The movie is roughly divided into three parts. Joe adopted the Western counter identity during the time he studied painting and filmmaking at the School of the Art Institute in Chicago. He opens the new tale deep in the jungle in northeast Thailand. Suffering from advanced, incurable stage of acute liver failure, the title character (Thanapat Saisaymar, a nonprofessional) is preparing emotionally and spiritually for his death.
He is tended over by an illegal Lao worker (Sakda Kaesbuadee) and a friend Jen (Jenjira Pongpas). As he recounts stories about his past, he is jolted by two startling visions: the ghost of his dead wife Huay (Natthakarn Aphaiwonk) who materializes at his side and even more unaccountably, the altered though unmistakable form of his son Boonsong (Geerasak Kulhong). The son disappeared trying to learn the provenance of a strange human and animal hybrid species called “ghost monkeys,” human shaped beasts outfitted in thick, dark hair and distinguished by their piercing red eyes.
As he is administered dialysis, Uncle Boonmee is naturally curious about the source of his illness and wonders what past calamity, outrage or violation he committed might account for the particularly brutal and painful sentence visited on his present life.
That inquiry yields the movie’s second movement with Boonmee taking his family deeper into the jungle to locate a strange and eerily beautiful hilltop cave that he believes marks the birthplace of his first life. He recounts fantastic and exotic stories about the curious sexual plight of a princess (Wallapa Mongkolprasert) captured beneath an incandescent waterfall. In the mesmerizing visual sequence, she is tricked into believing she’s been transformed into a younger, pristine version of herself.
What exactly it all means and how it exists within the larger framework is not wholly clear. But that is also spectacularly beside the point, as it is never necessary to understand in the conventional sense how the pieces exactly fit. Weerasethakul simply invites the spectator to take in the gorgeous imagery. Weerasethakul draws on the water and light that imbues the moment with a hypnotic, painterly image of extraordinary beauty.
That moment is followed by an equally strange sexual encounter between the princess and a catfish, and the sexual trickery that ensues, the princess opening her legs and allowing the catfish access to her own private realm, opens up and questions whether it is the princess or the catfish who constitutes one of the title character’s previous lives.
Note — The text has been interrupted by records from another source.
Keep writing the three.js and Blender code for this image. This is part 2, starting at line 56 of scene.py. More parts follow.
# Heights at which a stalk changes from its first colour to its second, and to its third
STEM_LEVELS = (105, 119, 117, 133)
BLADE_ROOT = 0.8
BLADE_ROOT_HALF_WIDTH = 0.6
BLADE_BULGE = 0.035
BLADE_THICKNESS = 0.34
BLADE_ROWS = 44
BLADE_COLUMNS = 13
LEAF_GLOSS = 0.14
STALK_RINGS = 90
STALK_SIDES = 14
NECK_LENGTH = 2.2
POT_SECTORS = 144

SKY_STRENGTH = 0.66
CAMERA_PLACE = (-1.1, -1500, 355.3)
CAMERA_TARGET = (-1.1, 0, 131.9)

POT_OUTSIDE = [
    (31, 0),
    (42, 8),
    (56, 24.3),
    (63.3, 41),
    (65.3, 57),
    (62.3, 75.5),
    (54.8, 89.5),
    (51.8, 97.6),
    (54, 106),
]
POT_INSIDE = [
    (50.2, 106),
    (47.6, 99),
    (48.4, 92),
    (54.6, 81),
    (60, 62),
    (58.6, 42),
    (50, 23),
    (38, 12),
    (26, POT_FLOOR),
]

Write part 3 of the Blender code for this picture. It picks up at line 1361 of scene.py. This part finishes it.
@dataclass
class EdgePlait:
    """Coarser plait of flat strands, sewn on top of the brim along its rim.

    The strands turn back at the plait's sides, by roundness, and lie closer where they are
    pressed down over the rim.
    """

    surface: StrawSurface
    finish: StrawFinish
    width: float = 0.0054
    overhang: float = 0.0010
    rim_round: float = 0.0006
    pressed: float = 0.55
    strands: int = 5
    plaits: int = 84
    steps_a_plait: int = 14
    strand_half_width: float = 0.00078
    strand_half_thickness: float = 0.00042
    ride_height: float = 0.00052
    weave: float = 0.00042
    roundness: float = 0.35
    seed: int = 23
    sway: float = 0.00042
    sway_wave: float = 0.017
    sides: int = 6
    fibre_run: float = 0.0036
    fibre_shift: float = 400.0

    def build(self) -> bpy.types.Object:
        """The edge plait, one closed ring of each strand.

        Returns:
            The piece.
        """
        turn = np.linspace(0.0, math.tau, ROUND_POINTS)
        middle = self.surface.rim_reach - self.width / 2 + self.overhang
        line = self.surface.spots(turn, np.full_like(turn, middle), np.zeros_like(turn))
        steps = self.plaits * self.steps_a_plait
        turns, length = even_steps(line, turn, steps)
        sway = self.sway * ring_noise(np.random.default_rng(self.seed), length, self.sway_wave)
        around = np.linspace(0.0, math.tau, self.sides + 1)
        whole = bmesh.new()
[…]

Weerasethakul is drawn to the fantastic, but he is concerned with the particular, almost hand-made style of filmmaking. He privileges emotion, freedom, imagination and spontaneity.
The open and highly associative imagery is balanced by serious emotional connection to the material. The effect is haunting, graceful and profound, like a succession of still images and photographs he deploys to advance the story further, telling of a strange group of future travels returning to the present (shades of Chris Marker’s La jetee).
This kind of storytelling is bound to frustrate some people because it leave so much unanswered.At the same time, it turns cinema into music in the sense it violates rules of order and segmented, linear storytelling in favor of a mélange of moods, feelings and actions. That leads to the third section where a life is examined and talked about, leading to yet another ghost-like appearance.
Those familiar with the director’s output are likely to understand the mood and rhythms a little easier than most. Those who encounter his work for the first time might feel like people did at the start of the twentieth century coming to terms with an enthralling, provocative and highly original new art form.
Uncle Boonmee is art cinema of a very high order. It is also a great movie.
(A man called Joe. In his natural habitat, in the thick and evocative Thai forests on the set of Uncle Boonmee Who Can Recall His Past Lives.)